Manifests are validated, stored in SQLite, and injected into VMs at boot — self-contained, reproducible, and portable.


Real-World Use Cases

  1. Isolated Browser Automation — Hardware-level sandboxing for headless browsers.
  2. AI/ML Inference — Secure, snapshot-ready GPU workloads.
  3. Multi-Tenant Dev Environments — True isolation without Docker-in-Docker.
  4. Secure CI/CD Runners — Disposable build VMs.
  5. Edge Nodes — Lightweight, deterministic execution at the edge.
  6. Protocol Bridges — Dedicated VMs for networking and gateway tasks.

Who Should Use Volant

Engineers who demand control, performance, and security — from platform teams to AI infra engineers, plugin authors, and anyone tired of container bloat.


What Volant Is Not

  • Not Kubernetes — Focused on single-node or small-cluster orchestration.
  • Not a Container Runtime — Runs VMs, not namespaces.
  • Not a Cloud Platform — You own the data and deployment.
  • Not Magic — Prioritizes simplicity and determinism over extreme density.

Core Principles

  1. Hardware Isolation as a Primitive — Every workload gets its own kernel.
  2. Simplicity Over Cleverness — Static IPs, SQLite, and direct config over abstractions.
  3. Plugin-First Architecture — Extensible without bloat.
  4. Developer Experience Matters — Good defaults, clear logs, predictable tools.
  5. Security Without Compromise — Reproducible builds, verified artifacts, minimal surface.

Technology Stack & Dependencies

Hypervisor: Cloud Hypervisor (Rust)
Control Plane: Go 1.22+
Database: SQLite
Agent: Go (static binary)
C Shim: Minimal init < 10 KB
Networking: Linux bridge + static IPAM
Build Tools: fledge, skopeo, umoci, busybox


Community and Support

Volant is open source under Business Source License 1.1, converting to Apache 2.0 on Oct 4, 2029.

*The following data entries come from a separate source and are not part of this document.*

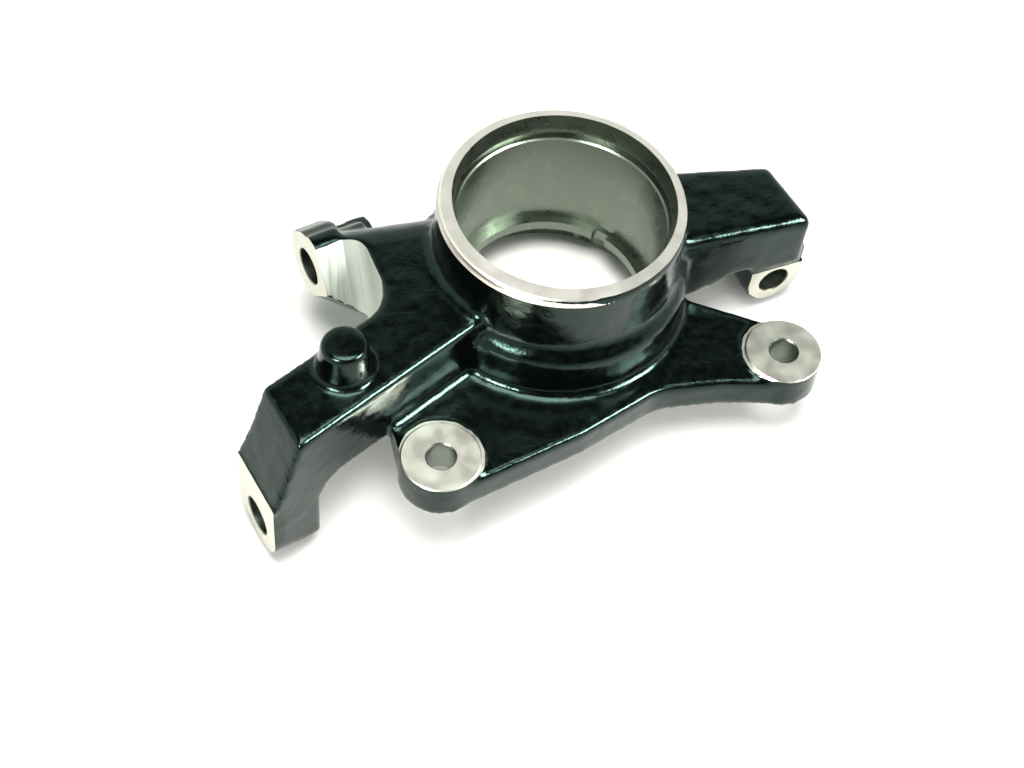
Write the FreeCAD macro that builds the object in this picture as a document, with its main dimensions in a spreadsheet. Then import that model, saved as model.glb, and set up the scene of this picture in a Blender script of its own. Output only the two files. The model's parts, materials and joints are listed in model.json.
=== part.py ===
"""Wheel bearing carrier: one casting with machined seats.

Origin: the centre of the bearing bore, on the hub axis. +Z runs up the hub axis,
+X from the left caliper boss to the right one. The sketches measure heights from
the machined ring face, and the body is placed so that the bore's centre is at the
origin. All lengths in millimetres, all angles in degrees.
"""
import FreeCAD, Part
import math
import os
import Sketcher

NODE = "bearing_carrier"

UP = FreeCAD.Vector(0, 0, 1)

SIZES = {
    # bearing seat, on the hub axis
    "boreRadius": 32.0,
    "boreLength": 37.0,
    "mouthRadius": 33.0,
    "mouthDepth": 6.2,
    "leadInRadius": 34.0,
    "leadInDepth": 4.2,
    "clipGrooveRadius": 34.2,
    "clipGrooveWidth": 2.3,
    "boreChamfer": 0.5,
    "lipRadius": 29.3,
    "lipThickness": 3.5,
    "notchAzimuth": 34.0,
    "notchWidth": 5.0,
    "notchDepth": 1.7,
    "rearRecessRadius": 34.3,
    "rearRecessDepth": 9.0,
    # hub casting, on an axis beside the machined one
    "castingX": -1.0,
    "castingY": -0.8,
    "collarRadius": 38.0,
    "collarChamfer": 1.0,
    "stepDepth": 24.7,
    "drumTopRadius": 41.8,
    "drumRearRadius": 42.5,
    "coveWidth": 1.9,
    "coveHeight": 2.9,
    "stepChamferWidth": 1.4,
    "stepChamferHeight": 2.2,
    "rearChamfer": 1.5,
    # left arm
    "armTurn": 20.4,
    "armTop": -19.0,
    "armThickness": 26.5,
    "armFront": 8.0,
    "armBack": 14.9,
    "armEdgeRound": 1.5,
    "armHubFillet": 4.0,
    # lower lug at the end of the left arm
    "strutTurn": 7.7,
    "lowerReach": 114.1,
    "lowerLugDepth": 16.6,
    "lowerLugRadius": 12.1,
    "lowerHoleWall": 12.8,
    "lowerHoleHeight": -64.0,
    "lowerHoleRadius": 6.3,
    "endSlopeRun": 10.3,
    "endSlopeDrop": 26.0,
    "lowerLugFillet": 10.0,
    "lowerLugFoot": 2.0,
    # upper ear and the web that carries it
    "upperReach": 68.1,
    "upperLugDepth": 10.6,
    "earNeckDepth": 18.0,
    "upperHoleSide": 35.5,
    "upperHoleHeight": -33.5,
    "upperHoleRadius": 6.0,
    "upperHoleDepth": 22.0,
    "upperBarrelRadius": 10.4,
    "upperBarrelDepth": 25.0,
    "earNearWall": 13.0,
    "earLean": 28.0,
    "earFarWall": 10.9,
    "earCrown": 2.0,
    "earFall": 5.8,
    "earLowerRound": 10.4,
    "earFarRound": 4.0,
    "earUnderTurn": 44.0,
    "earUnderTilt": 28.9,
    "earUnderRun": 12.0,
    "webSide": 57.0,
    "webNeckY": 24.0,
    "webFarOuterX": 62.5,
    "webFarOuter": 31.6,
    "webFarInner": 27.0,
    "webFarInnerX": 33.0,
    "webFarRound": 6.0,
    "webArmFillet": 13.5,
    "webEarFillet": 6.0,
    # stop boss on the left arm
    "stopX": -78.0,
    "stopY": -23.4,
    "stopHeight": 12.0,
    "stopTopRadius": 6.8,
    "stopBaseRadius": 8.3,
    "stopRound": 1.5,
    "stopFoot": 1.2,
    # front plate and its two caliper bosses
    "caliperSpan": 114.8,
    "caliperOffset": 49.6,
    "caliperHoleRadius": 4.45,
    "bossTop": -39.2,
    "bossRadius": 12.1,
    "bossDraft": 2.2,
    "plateTop": -40.2,
    "plateThickness": 11.8,
    "plateWaistX": 15.0,
    "plateWaistY": 49.4,
    "plateWaistRound": 22.0,
    "plateLeftAngle": 76.0,
    "plateLeftX": 14.0,
    "plateLeftY": 56.2,
    "plateRightX": 35.0,
    "plateRightY": 53.9,
    "plateRightAngle": 119.0,
    "plateCornerRound": 40.0,
    "plateBackX": 38.6,
    "plateBackY": 20.3,
    "plateBackGap": 10.0,
    "plateBackAngle": 47.0,
    "plateArmX": 66.0,
    "plateEdgeRound": 1.5,
    "plateHubChamfer": 2.0,
    "plateArmFillet": 4.0,
    # right arm
    "blockTop": -18.8,
    "blockDepth": 27.2,
    "blockFront": 11.6,
    "blockFrontTurn": 5.5,
    "blockBack": 26.5,
    "blockBackTurn": 14.6,
    "blockEndFront": 79.9,
    "blockEndBack": 76.8,
    "blockTopRound": 3.0,
    "blockCornerRound": 2.0,
    "blockRiseX": 44.0,
    "blockArchX": 57.5,
    "blockArchHeight": -39.4,
    "blockArchRound": 9.0,
    # lug under the right arm
    "sideHoleX": 72.6,
    "sideHoleHeight": -48.5,
    "sideHoleRadius": 5.1,
    "sideLugRadius": 9.9,
    "sideLugFront": 17.8,
    "sideLugDepth": 21.0,
}


class Term:
    """A length or an angle with its number and the sheet formula that drives it."""

    def __init__(self, number, formula):
        self.number = number
        self.formula = formula

    def __float__(self):
        return self.number

    def __add__(self, other):
        other = term(other)
        return Term(self.number + other.number, f"({self.formula} + {other.formula})")

    def __radd__(self, other):
        return term(other) + self

    def __neg__(self):
        return Term(-self.number, f"(0 - {self.formula})")

    def __sub__(self, other):
        other = term(other)
        return Term(self.number - other.number, f"({self.formula} - {other.formula})")

    def __rsub__(self, other):
        return term(other) - self

    def __mul__(self, other):
        other = term(other)
        return Term(self.number * other.number, f"({self.formula} * {other.formula})")

    __rmul__ = __mul__

    def __truediv__(self, other):
        other = term(other)
        return Term(self.number / other.number, f"({self.formula} / {other.formula})")


def term(value):
    """Makes a plain number into a term."""
    if isinstance(value, Term):
        return value
    return Term(float(value), repr(float(value)))


def sine(angle):
    return Term(math.sin(math.radians(angle.number)), f"sin({angle.formula})")


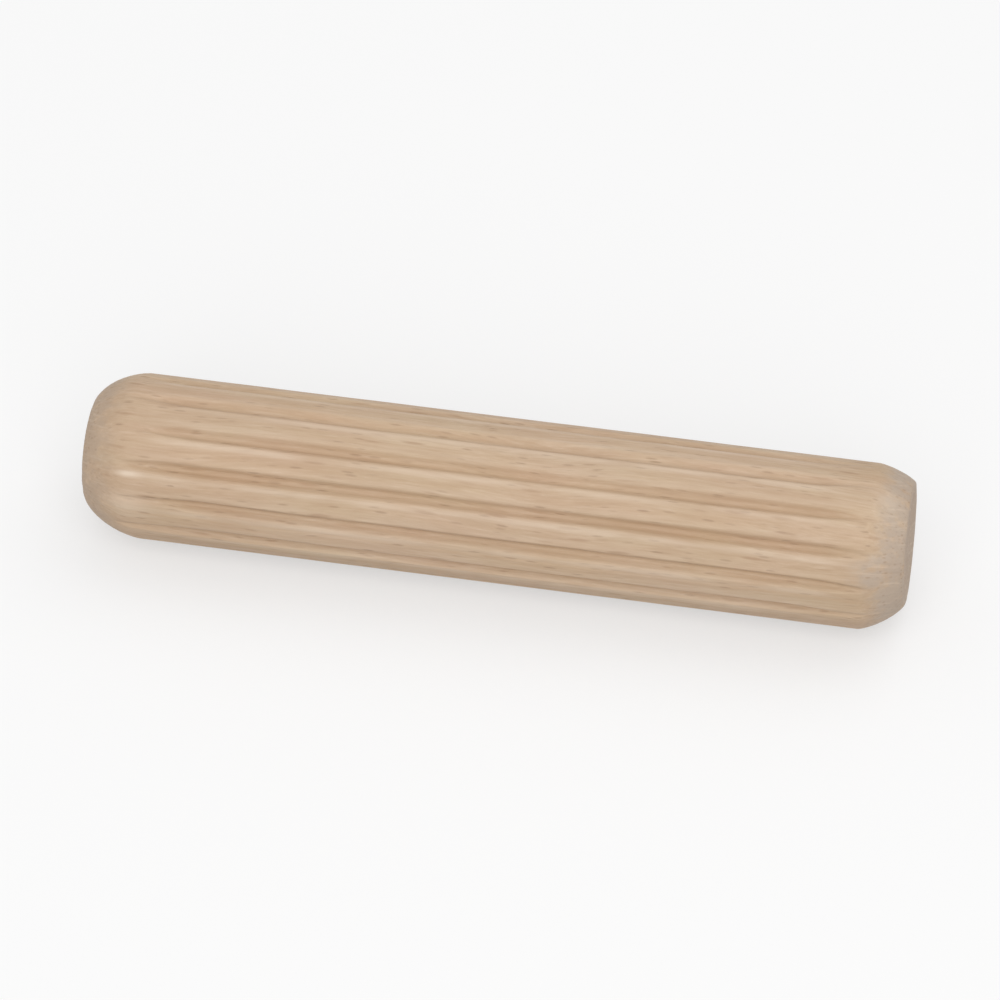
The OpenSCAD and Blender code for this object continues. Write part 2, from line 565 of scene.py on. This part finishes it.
def cut_ends(tree, wood, colour):
    """Patchy grey chamfers, the left one darker as painted shade and the right one paler and greyer as
    painted light, and browner end faces, speckled with cut pores and lined by the rays.
    """
    end_cut = tree.attribute("end_cut")
    patch = tree.noise(tree.vector("MULTIPLY", wood, CUT_PATCH_REPEATS), detail=3.0, roughness=0.65)
    ragged = tree.math("MULTIPLY", tree.ramp(patch, 0.3, 0.7, 0.4, 1.6), end_cut)
    grey = tree.ramp(ragged, 0.0, 0.6, to_high=CUT_SHARE)
    # Left and right chamfer tones: painted shade on the left, painted light on the right
    right = tree.ramp(tree.parts(wood)["X"], PITH[0] - ENDS_BLEND, PITH[0] + ENDS_BLEND)
    colour = tree.blend(grey, colour, tree.blend(right, LEFT_CUT_SHADED, RIGHT_CUT_LIT))
    colour = tree.blend(tree.ramp(end_cut, 0.6, 1.0, to_high=FACE_SHARE), colour, FACE_CUT)

    shown = tree.ramp(end_cut, 0.1, 0.5)
    near, tone = tree.cells(tree.vector("MULTIPLY", wood, CUT_PORE_REPEATS))
    speck = tree.math("MULTIPLY", tree.ramp(near, 0.4, 0.16), tree.ramp(tone, 0.25, 0.8))
    speck = tree.math("MULTIPLY", speck, shown)
    colour = tree.blend(tree.math("MULTIPLY", speck, CUT_PORE_SHARE), colour, PORE)
    ray = tree.noise(tree.vector("MULTIPLY", wood, RAY_REPEATS), roughness=0.6)
    ray = tree.math("MULTIPLY", tree.ramp(ray, 0.52, 0.7), shown)
    return tree.blend(tree.math("MULTIPLY", ray, RAY_SHARE), colour, PALE_TONE_AND_HIGHLIGHT)


def worn_and_highlit(tree, wood, colour):
    """What use leaves, and painted light: pale where the wood is rubbed, with painted highlights on one
    lip of each flute and at two marks on the chamfers, in patches.
    """
    patch = tree.noise(tree.vector("MULTIPLY", wood, RUBBED_AND_HIGHLIT_REPEATS))
    # Rubbed wear and painted highlights, broken into patches
    rubbed_and_highlit = tree.math("MULTIPLY", tree.attribute("rubbed_and_highlit"), tree.ramp(patch, 0.3, 0.6, *RUBBED_AND_HIGHLIT_SHARE))
    return tree.blend(rubbed_and_highlit, colour, PALE_TONE_AND_HIGHLIGHT)


def beech():
    """Bare beech: slow rings, fine fibres, small dark flecks and pores, browner where cut across, with
    painted shade deep in the flutes and painted light on the chamfers and on one lip of each flute.
    """
    material = bpy.data.materials.new("beech")
    tree = Tree(material)
    wood = wood_space(tree)
    patch = tree.noise(tree.vector("MULTIPLY", wood, PATCH_REPEATS), roughness=0.55)
    colour = tree.blend(tree.ramp(patch, 0.3, 0.7), WOOD, PALE_WOOD)
    colour = growth_rings(tree, wood, colour)
    colour = streaks(tree, wood, colour)
    fibre = tree.noise(tree.vector("MULTIPLY", wood, FIBRE_REPEATS), detail=4.0, roughness=0.7)
    colour = tree.blend(tree.ramp(fibre, 0.62, 0.3, to_high=DARK_FIBRES), colour, STREAK)
    colour = tree.blend(tree.ramp(fibre, 0.55, 0.8, to_high=PALE_FIBRES), colour, PALE_TONE_AND_HIGHLIGHT)
    colour, pits = flecks_and_pores(tree, wood, colour)
    # Darker deep in the flutes: painted shade, partly the darker tone of compressed wood
    deep = tree.math("POWER", tree.attribute("fluted"), 2.0)
    colour = tree.blend(tree.math("MULTIPLY", deep, FLUTE_SHADE_SHARE), colour, FLUTE_SHADE)
    colour = cut_ends(tree, wood, colour)
    colour = worn_and_highlit(tree, wood, colour)

    bump = tree.add("ShaderNodeBump")
    tree.put(bump.inputs["Strength"], BUMP_STRENGTH)
    tree.put(bump.inputs["Distance"], BUMP_HEIGHT * MM)
    tree.put(bump.inputs["Height"], tree.math("SUBTRACT", fibre, pits))

    shader = tree.add("ShaderNodeBsdfPrincipled")
    tree.put(shader.inputs["Base Color"], colour)
    tree.put(shader.inputs["Roughness"], tree.ramp(fibre, 0.3, 0.7, *ROUGHNESS))
    tree.put(shader.inputs["Specular IOR Level"], SPECULAR_LEVEL)
    tree.put(shader.inputs["Normal"], bump.outputs[0])
    out = tree.add("ShaderNodeOutputMaterial")
    tree.put(out.inputs["Surface"], shader.outputs[0])
    return material


def seen_directly(tree):
    """1 for the camera and for what is seen in a reflection or through glass, else 0."""
    path = tree.add("ShaderNodeLightPath").outputs
    seen = tree.math("MAXIMUM", path["Is Camera Ray"], path["Is Glossy Ray"])
    return tree.math("MAXIMUM", seen, path["Is Transmission Ray"])


def mixed(tree, share, a, b):
    """One shader blended into another by a share."""
    mix = tree.add("ShaderNodeMixShader")
    tree.put(mix.inputs[0], share)
    tree.put(mix.inputs[1], a)
    tree.put(mix.inputs[2], b)
    return mix.outputs[0]


def floor_paint():
    """Pale paint, lifted towards white where it is seen, its shadow kept. What it throws back on the pin
    is darker, as the pins round the one in the photo are darker than white."""
    material = bpy.data.materials.new("floor")
    tree = Tree(material)
    paint = tree.add("ShaderNodeBsdfDiffuse")
    tree.put(paint.inputs["Color"], tree.blend(seen_directly(tree), FLOOR_BOUNCED, FLOOR_SHOWN))
    glow = tree.add("ShaderNodeEmission")
    lifted = tree.math("MULTIPLY", seen_directly(tree), FLOOR_GLOW)
    out = tree.add("ShaderNodeOutputMaterial")
    tree.put(out.inputs["Surface"], mixed(tree, lifted, paint.outputs[0], glow.outputs[0]))
    return material


def pale_floor():
    """A plain pale floor under the pin."""
    half, z = FLOOR_HALF, cad_box[0].z
    corners = [(-half, -half, z), (half, -half, z), (half, half, z), (-half, half, z)]
    mesh = bpy.data.meshes.new("floor")
    mesh.from_pydata(corners, [], [(0, 1, 2, 3)])
    mesh.materials.append(floor_paint())
    floor = bpy.data.objects.new("floor", mesh)
    bpy.context.scene.collection.objects.link(floor)


def white_world(strength):
    """Even white light from all round, and white where the world itself is seen."""
    world = bpy.data.worlds.new("studio")
    bpy.context.scene.world = world
    tree = Tree(world)
    light = tree.add("ShaderNodeBackground")
    tree.put(light.inputs["Strength"], strength)
    tree.put(light.inputs["Color"], WHITE)
    backdrop = tree.add("ShaderNodeBackground")
    tree.put(backdrop.inputs["Color"], WHITE)
    out = tree.add("ShaderNodeOutputWorld")
    surface = mixed(tree, seen_directly(tree), light.outputs[0], backdrop.outputs[0])
    tree.put(out.inputs["Surface"], surface)


def toward(azimuth, elevation):
    """The direction from the pin towards a camera or lamp, azimuth 0 being in front of it."""
    a, e = math.radians(azimuth), math.radians(elevation)
    return Vector((math.sin(a) * math.cos(e), -math.cos(a) * math.cos(e), math.sin(e)))


def aim(thing, azimuth, elevation, distance):
    """Stands a lamp or camera off in that direction and turns it to the middle of the pin."""
    back = toward(azimuth, elevation)
    thing.location = back * distance
    thing.rotation_mode = "QUATERNION"
    thing.rotation_quaternion = (-back).to_track_quat("-Z", "Y")
    bpy.context.scene.collection.objects.link(thing)


def soft_lamp(name, azimuth, elevation, distance, size, watts):
    """A square lamp that faces the pin."""
    data = bpy.data.lights.new(name, "AREA")
    data.shape = "SQUARE"
    data.size = size
    data.energy = watts
    aim(bpy.data.objects.new(name, data), azimuth, elevation, distance)


def camera(azimuth, elevation, lens, frame_width):
    """A long lens at the photograph's angle, with the pin across most of the frame."""
    data = bpy.data.cameras.new("camera")
    data.lens = lens
    distance = frame_width / data.sensor_width * lens
    data.clip_start = distance / 100
    data.clip_end = distance * 100
    eye = bpy.data.objects.new("camera", data)
    aim(eye, azimuth, elevation, distance)
    bpy.context.scene.camera = eye


def studio():
    """Floor, light and camera. Angles are in degrees, distances and sizes in metres."""
    bpy.context.scene.view_settings.view_transform = "Standard"
    pale_floor()
    white_world(strength=0.62)
    soft_lamp("key", azimuth=8, elevation=42, distance=0.5, size=0.5, watts=1.39)
    soft_lamp("back", azimuth=145, elevation=60, distance=0.5, size=0.4, watts=0.4)
    camera(azimuth=10, elevation=45, lens=250, frame_width=0.048)


pin = build_pin()
pin.data.materials.append(beech())
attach(pin, "root")
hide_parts("dowel_pin")
studio()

  • GitHub: github.com/volantvm/volant
  • Docs: docs.volantvm.com
  • Issues: github.com/volantvm/volant/issues
  • Discussions: github.com/volantvm/volant/discussions

The Bottom Line

Volant is microVM orchestration done right — simple, secure, and production‑ready.
Two paths. One platform. Real isolation. Predictable performance. Plugin‑first design.

Build the runtime you need, without rebuilding the control plane.